___ Dataset content
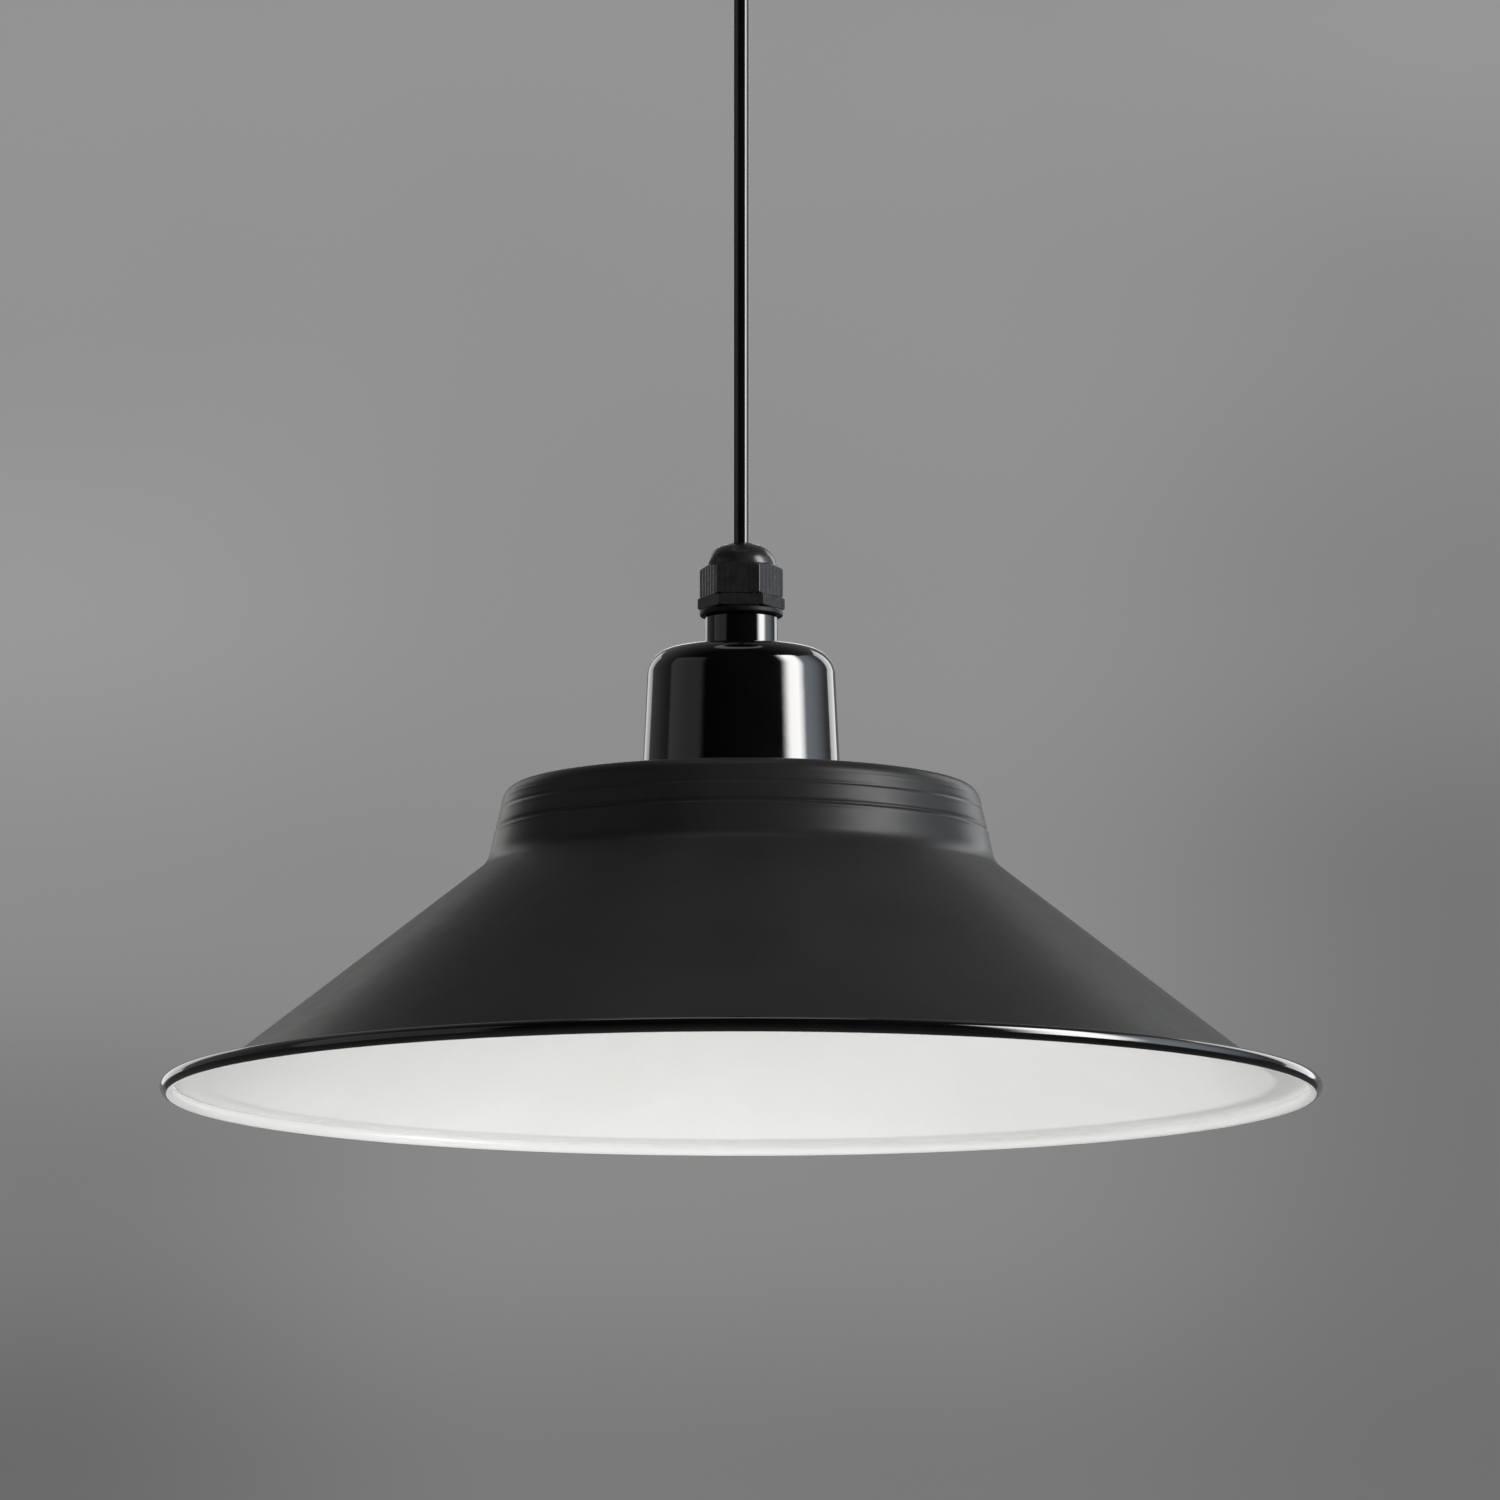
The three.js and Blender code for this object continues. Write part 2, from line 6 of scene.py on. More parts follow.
import bpy
import numpy as np
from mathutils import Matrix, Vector


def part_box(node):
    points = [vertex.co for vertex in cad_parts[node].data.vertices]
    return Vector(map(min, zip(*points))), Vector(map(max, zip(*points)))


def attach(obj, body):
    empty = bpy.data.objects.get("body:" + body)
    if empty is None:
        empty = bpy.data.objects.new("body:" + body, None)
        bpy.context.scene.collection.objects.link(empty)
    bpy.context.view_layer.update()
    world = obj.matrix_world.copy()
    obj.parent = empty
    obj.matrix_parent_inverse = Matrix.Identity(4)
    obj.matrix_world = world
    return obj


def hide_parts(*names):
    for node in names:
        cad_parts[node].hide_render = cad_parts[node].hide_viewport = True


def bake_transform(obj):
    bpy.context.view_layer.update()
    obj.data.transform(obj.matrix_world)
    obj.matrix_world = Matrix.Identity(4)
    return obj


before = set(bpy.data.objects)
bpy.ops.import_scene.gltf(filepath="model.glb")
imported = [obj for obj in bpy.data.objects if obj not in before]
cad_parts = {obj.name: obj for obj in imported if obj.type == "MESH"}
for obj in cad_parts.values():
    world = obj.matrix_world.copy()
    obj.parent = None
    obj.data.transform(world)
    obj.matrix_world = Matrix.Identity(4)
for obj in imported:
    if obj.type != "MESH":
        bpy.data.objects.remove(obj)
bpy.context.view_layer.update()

MM = 0.001
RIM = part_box("shade")[0].z / MM  # height of the shade's lowest edge, in mm from the ceiling
SMOOTH_ANGLE = 32.0
FINE = 256  # sides of the large turned pieces
MEDIUM = 128
SMALL = 64


# ---- camera ----
CAMERA_AT = (0.0027, -3.4, -0.765)
CAMERA_PITCH = 7.994
CAMERA_LENS = 265.0


def make_camera():
    data = bpy.data.cameras.new("camera")
    data.lens = CAMERA_LENS
    data.sensor_width = 36.0
    data.clip_start = 0.05
    data.clip_end = 200.0
    camera = bpy.data.objects.new("camera", data)
    camera.location = CAMERA_AT
    camera.rotation_euler = (math.radians(90.0 + CAMERA_PITCH), 0.0, 0.0)
    bpy.context.scene.collection.objects.link(camera)
    bpy.context.scene.camera = camera


make_camera()


# ---- meshes ----
def new_object(name, points, faces, material, uv=None):
    """One smooth-shaded mesh with edges over SMOOTH_ANGLE kept sharp."""
    mesh = bpy.data.meshes.new(name)
    mesh.from_pydata([tuple(p) for p in points], [], faces)
    mesh.validate()
    mesh.shade_smooth()
    mesh.set_sharp_from_angle(angle=math.radians(SMOOTH_ANGLE))
    if uv is not None:
        layer = mesh.uv_layers.new(name="UVMap")
        corners = np.empty(len(mesh.loops), dtype=np.int32)
        mesh.loops.foreach_get("vertex_index", corners)
        layer.data.foreach_set("uv", np.asarray(uv, dtype=np.float32)[corners].ravel())
    mesh.materials.append(material)
    piece = bpy.data.objects.new(name, mesh)
    bpy.context.scene.collection.objects.link(piece)
    return piece


def rounded(corners, closed=True, step=7.5):
    """Points from (r, z) or (r, z, fillet) corners. Fillets turn in chords of up to `step` degrees."""
    count = len(corners)
    points = []
    for i, corner in enumerate(corners):
        at = Vector(corner[:2])
        inner = closed or 0 < i < count - 1
        if len(corner) < 3 or not inner:
            points.append(at)
            continue
        back = (Vector(corners[i - 1][:2]) - at).normalized()
        on = (Vector(corners[(i + 1) % count][:2]) - at).normalized()
        half = back.angle(on) / 2
        bisector = (back + on).normalized()
        centre = at + bisector * (corner[2] / math.sin(half))
        start = at + back * (corner[2] / math.tan(half)) - centre
        turn = math.pi - 2 * half
        if start.x * on.y - start.y * on.x < 0:
            turn = -turn
        steps = max(2, math.ceil(abs(math.degrees(turn)) / step))
        for k in range(steps + 1):
            c, s = math.cos(turn * k / steps), math.sin(turn * k / steps)
            points.append(centre + Vector((c * start.x - s * start.y, s * start.x + c * start.y)))
    return points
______
#### Task to carry out:
Output the data above exactly, please, line for line.

#### Complete output:
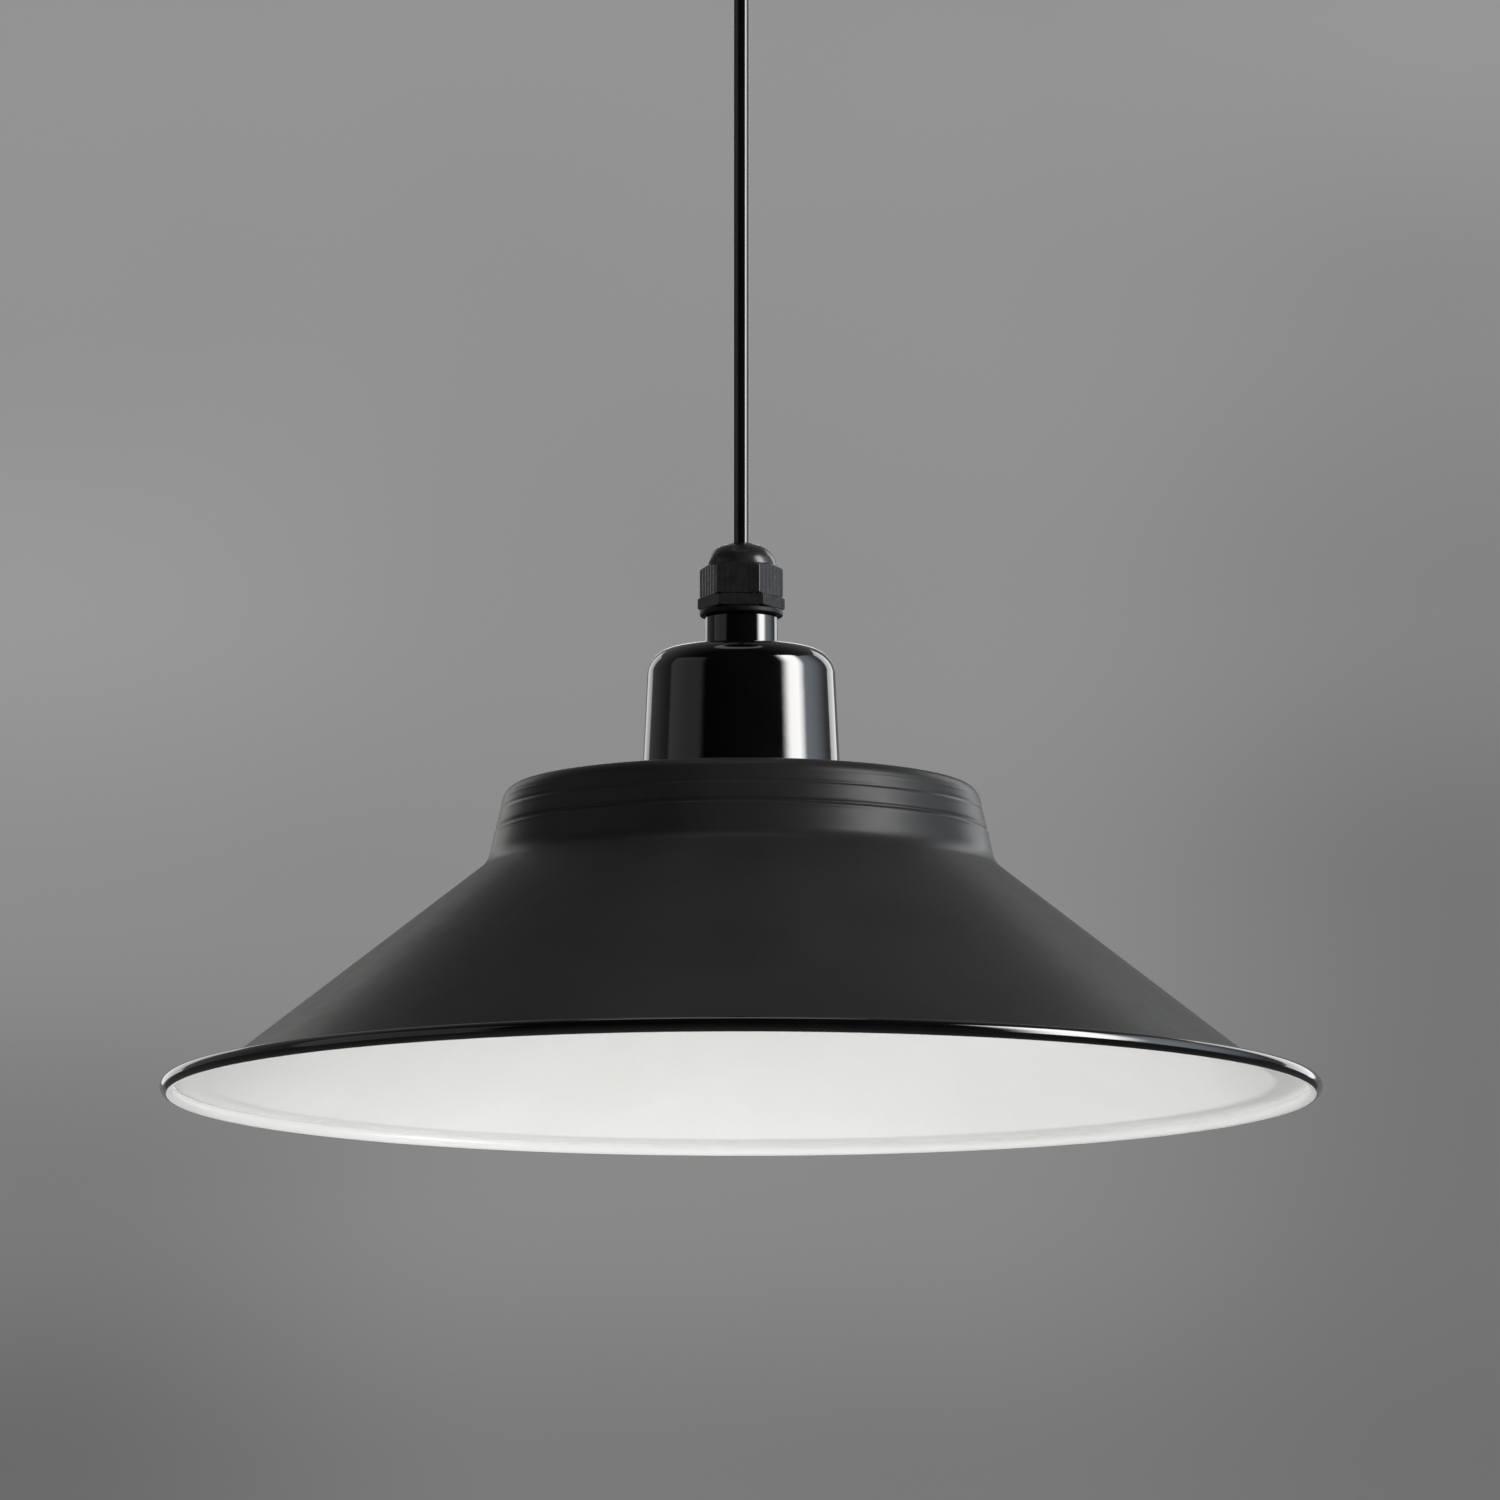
The three.js and Blender code for this object continues. Write part 2, from line 6 of scene.py on. More parts follow.
import bpy
import numpy as np
from mathutils import Matrix, Vector


def part_box(node):
    points = [vertex.co for vertex in cad_parts[node].data.vertices]
    return Vector(map(min, zip(*points))), Vector(map(max, zip(*points)))


def attach(obj, body):
    empty = bpy.data.objects.get("body:" + body)
    if empty is None:
        empty = bpy.data.objects.new("body:" + body, None)
        bpy.context.scene.collection.objects.link(empty)
    bpy.context.view_layer.update()
    world = obj.matrix_world.copy()
    obj.parent = empty
    obj.matrix_parent_inverse = Matrix.Identity(4)
    obj.matrix_world = world
    return obj


def hide_parts(*names):
    for node in names:
        cad_parts[node].hide_render = cad_parts[node].hide_viewport = True


def bake_transform(obj):
    bpy.context.view_layer.update()
    obj.data.transform(obj.matrix_world)
    obj.matrix_world = Matrix.Identity(4)
    return obj


before = set(bpy.data.objects)
bpy.ops.import_scene.gltf(filepath="model.glb")
imported = [obj for obj in bpy.data.objects if obj not in before]
cad_parts = {obj.name: obj for obj in imported if obj.type == "MESH"}
for obj in cad_parts.values():
    world = obj.matrix_world.copy()
    obj.parent = None
    obj.data.transform(world)
    obj.matrix_world = Matrix.Identity(4)
for obj in imported:
    if obj.type != "MESH":
        bpy.data.objects.remove(obj)
bpy.context.view_layer.update()

MM = 0.001
RIM = part_box("shade")[0].z / MM  # height of the shade's lowest edge, in mm from the ceiling
SMOOTH_ANGLE = 32.0
FINE = 256  # sides of the large turned pieces
MEDIUM = 128
SMALL = 64


# ---- camera ----
CAMERA_AT = (0.0027, -3.4, -0.765)
CAMERA_PITCH = 7.994
CAMERA_LENS = 265.0


def make_camera():
    data = bpy.data.cameras.new("camera")
    data.lens = CAMERA_LENS
    data.sensor_width = 36.0
    data.clip_start = 0.05
    data.clip_end = 200.0
    camera = bpy.data.objects.new("camera", data)
    camera.location = CAMERA_AT
    camera.rotation_euler = (math.radians(90.0 + CAMERA_PITCH), 0.0, 0.0)
    bpy.context.scene.collection.objects.link(camera)
    bpy.context.scene.camera = camera


make_camera()


# ---- meshes ----
def new_object(name, points, faces, material, uv=None):
    """One smooth-shaded mesh with edges over SMOOTH_ANGLE kept sharp."""
    mesh = bpy.data.meshes.new(name)
    mesh.from_pydata([tuple(p) for p in points], [], faces)
    mesh.validate()
    mesh.shade_smooth()
    mesh.set_sharp_from_angle(angle=math.radians(SMOOTH_ANGLE))
    if uv is not None:
        layer = mesh.uv_layers.new(name="UVMap")
        corners = np.empty(len(mesh.loops), dtype=np.int32)
        mesh.loops.foreach_get("vertex_index", corners)
        layer.data.foreach_set("uv", np.asarray(uv, dtype=np.float32)[corners].ravel())
    mesh.materials.append(material)
    piece = bpy.data.objects.new(name, mesh)
    bpy.context.scene.collection.objects.link(piece)
    return piece


def rounded(corners, closed=True, step=7.5):
    """Points from (r, z) or (r, z, fillet) corners. Fillets turn in chords of up to `step` degrees."""
    count = len(corners)
    points = []
    for i, corner in enumerate(corners):
        at = Vector(corner[:2])
        inner = closed or 0 < i < count - 1
        if len(corner) < 3 or not inner:
            points.append(at)
            continue
        back = (Vector(corners[i - 1][:2]) - at).normalized()
        on = (Vector(corners[(i + 1) % count][:2]) - at).normalized()
        half = back.angle(on) / 2
        bisector = (back + on).normalized()
        centre = at + bisector * (corner[2] / math.sin(half))
        start = at + back * (corner[2] / math.tan(half)) - centre
        turn = math.pi - 2 * half
        if start.x * on.y - start.y * on.x < 0:
            turn = -turn
        steps = max(2, math.ceil(abs(math.degrees(turn)) / step))
        for k in range(steps + 1):
            c, s = math.cos(turn * k / steps), math.sin(turn * k / steps)
            points.append(centre + Vector((c * start.x - s * start.y, s * start.x + c * start.y)))
    return points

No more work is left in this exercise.